Indeed, Harvard and MIT share research facilities at the Broad Institute, founded in 2003 as a "new kind of research institution" designed to use "systematic approaches in the biological sciences to dramatically accelerate the understanding and treatment of disease".
The emphasis at Broad is on collaboration and risk-taking, and the approach seems to have paid off: it has recently been credited with a string of breakthroughs in areas including cancer research and genetics.
The life sciences field, covering everything from agriculture and biology to plant sciences and zoology, is one of the most globally diverse in our subject tables, with 11 nations represented.

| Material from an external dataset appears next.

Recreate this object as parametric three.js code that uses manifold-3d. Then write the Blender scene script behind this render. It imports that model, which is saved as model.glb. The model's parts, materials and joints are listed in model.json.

Some 21 institutions on the list are from the US, but the UK also performs well, with the ancient rivals Cambridge and Oxford universities in third and fourth place respectively, heading a list of nine UK institutions.
Scotland is represented by the University of Glasgow (43rd). Some 90 per cent of its research in the life sciences was described as "of international quality" in the UK's final research assessment exercise in 2008.
Mainland Europe is represented by ETH Zürich - Swiss Federal Institute of Technology Zürich in Switzerland; Ludwig-Maximilians-Universität München in Germany; Uppsala University in Sweden; Utrecht University in the Netherlands; and Ghent University in Belgium, among others.
Japan has three representatives in the life sciences subject table: the universities of Tokyo, Kyoto and Osaka.
As befits the city where the historic global climate change protocol was signed in 1997, Kyoto is home to a School of Global Environmental Studies.